AI & Agents

How to Process Fast.io Webhooks with Apache Kafka

Processing Fast.io webhooks with Apache Kafka ensures durable, ordered, and scalable event delivery for large-scale multi-agent enterprise architectures. Kafka decouples Fast.io file event ingestion from downstream processing workloads and guarantees zero data loss for file creation, modification, and handoff events. This guide walks through the architecture, provides complete producer and consumer code examples in Python, and covers scaling and troubleshooting for production use.

Fast.io Editorial Team 12 min read
Fast.io sends real-time file events to your Kafka producer via webhooks.

Why Use Apache Kafka for Fast.io Webhooks?

Fast.io webhooks deliver real-time notifications for file system events like uploads, modifications, deletions, and access. In small setups, you might handle these directly in a serverless function.

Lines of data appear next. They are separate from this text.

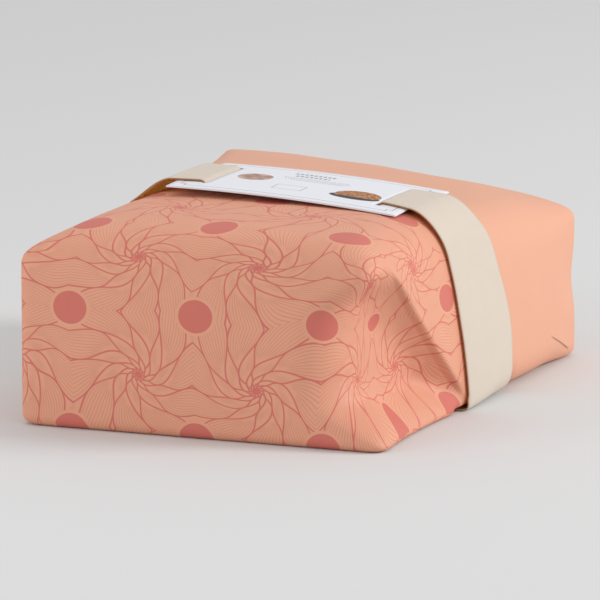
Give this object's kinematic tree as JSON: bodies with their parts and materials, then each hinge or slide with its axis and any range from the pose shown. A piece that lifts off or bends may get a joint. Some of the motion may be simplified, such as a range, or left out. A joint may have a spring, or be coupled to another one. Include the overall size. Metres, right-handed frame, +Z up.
{
  "type": "wrapped colomba cake pack",
  "caption": "Soft paper-wrapped rectangular cake parcel with a dented front corner, a wide cotton band round its middle and a slotted card label on top.",
  "frame": {"origin": "on the floor under the middle of the parcel", "axes": "+Z up, +Y from the printed end to the plain end along the longest side, +X to the right seen from the printed end"},
  "size_m": [0.251, 0.334, 0.1317],
  "materials": {
    "wrapping_paper": "smooth satin-matt wrapping paper in warm peach, with a coral petal-line pattern on the front half and plain behind the band",
    "cotton_band": "matt cream cotton webbing with a fine plain weave",
    "label_card": "smooth white card with a thin inset border and simple printed shapes"
  },
  "bodies": {
    "root": {"parcel": "wrapping_paper", "band": "cotton_band", "label": "label_card"}
  },
  "joints": []
}
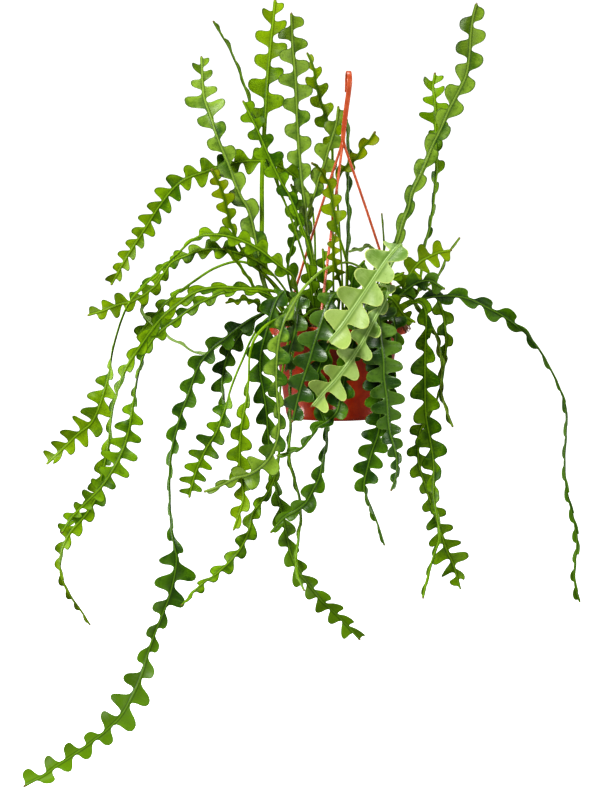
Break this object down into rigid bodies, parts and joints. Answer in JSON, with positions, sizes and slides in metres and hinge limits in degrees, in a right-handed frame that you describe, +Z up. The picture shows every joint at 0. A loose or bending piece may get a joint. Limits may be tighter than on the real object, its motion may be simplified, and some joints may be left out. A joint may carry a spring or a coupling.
{
  "type": "hanging potted cactus",
  "caption": "Fishbone cactus with flat lobed stems, arching out of a round plastic hanging pot with a moulded three-strand hanger.",
  "frame": {"origin": "the point under the hook's bend where the hook bears on what holds it up", "axes": "+Z up along the pot's axis, -Y towards the front of the plant, +X to the viewer's right"},
  "size_m": [0.5925, 0.2454, 0.8094],
  "materials": {
    "pot_plastic": "glossy",
    "soil": "matte",
    "stem_dark": "satin",
    "stem_mid": "satin",
    "stem_bright": "satin",
    "stem_olive": "satin",
    "stem_grey": "satin",
    "stem_pale": "satin"
  },
  "bodies": {
    "root": {"pot": "pot_plastic", "hanger": "pot_plastic", "soil": "soil", "stem_left_1": "stem_bright", "stem_left_2": "stem_bright", "stem_left_3": "stem_mid", "stem_left_4": "stem_mid", "stem_left_5": "stem_mid", "stem_left_6": "stem_dark", "stem_left_7": "stem_pale", "stem_left_8": "stem_olive", "stem_left_9": "stem_olive", "stem_left_10": "stem_olive", "stem_up_1": "stem_bright", "stem_up_2": "stem_grey", "stem_up_3": "stem_mid", "stem_up_4": "stem_mid", "stem_up_5": "stem_grey", "stem_up_6": "stem_olive", "stem_up_7": "stem_grey", "stem_up_8": "stem_olive", "stem_up_9": "stem_dark", "stem_up_10": "stem_olive", "stem_up_11": "stem_olive", "stem_up_12": "stem_dark", "stem_right_1": "stem_grey", "stem_right_2": "stem_mid", "stem_right_3": "stem_dark", "stem_right_4": "stem_dark", "stem_right_5": "stem_mid", "stem_right_6": "stem_grey", "stem_right_7": "stem_mid", "stem_right_8": "stem_grey", "stem_right_9": "stem_olive", "stem_right_10": "stem_bright", "stem_right_11": "stem_dark", "stem_front_1": "stem_pale", "stem_front_2": "stem_pale", "stem_front_3": "stem_bright", "stem_front_4": "stem_grey", "stem_front_5": "stem_grey", "stem_front_6": "stem_dark", "stem_front_7": "stem_dark", "stem_front_8": "stem_dark", "stem_front_9": "stem_dark", "stem_low_1": "stem_mid", "stem_low_2": "stem_mid", "stem_low_3": "stem_dark", "stem_low_4": "stem_bright", "stem_low_5": "stem_dark", "stem_low_6": "stem_mid", "stem_low_7": "stem_mid", "stem_mid_1": "stem_mid", "stem_mid_2": "stem_mid", "stem_mid_3": "stem_dark", "stem_mid_4": "stem_mid", "stem_mid_5": "stem_dark", "stem_mid_6": "stem_pale", "stem_back_1": "stem_mid", "stem_back_2": "stem_dark"}
  },
  "joints": []
}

At enterprise scale, however, volume can spike during batch uploads or multi-agent workflows, leading to dropped events or processing delays.

Apache Kafka addresses these challenges. It acts as a distributed event log, providing durability through replication across brokers. Events partition by workspace ID, preserving order within each stream. Multiple consumer groups enable fan-out to different processing pipelines, such as indexing for search, notifications to Slack, or triggering ML jobs.

Consider a multi-agent system where agents upload analysis reports. Without Kafka, your endpoint risks overload. With Kafka, the producer acknowledges the webhook quickly and offloads processing. If a consumer fails, replay from the offset. This setup supports millions of events daily without data loss.

Kafka also integrates with stream processing tools like Kafka Streams or ksqlDB for transformations, joins with other data sources, and aggregations. For Fast.io's agentic workflows, this means reacting to file handoffs instantly while scaling horizontally.

Producers benefit from exactly-once semantics using idempotent writes and transactions. Consumers use group coordination for load balancing. Monitoring tools like Prometheus and Grafana track lag, throughput, and errors.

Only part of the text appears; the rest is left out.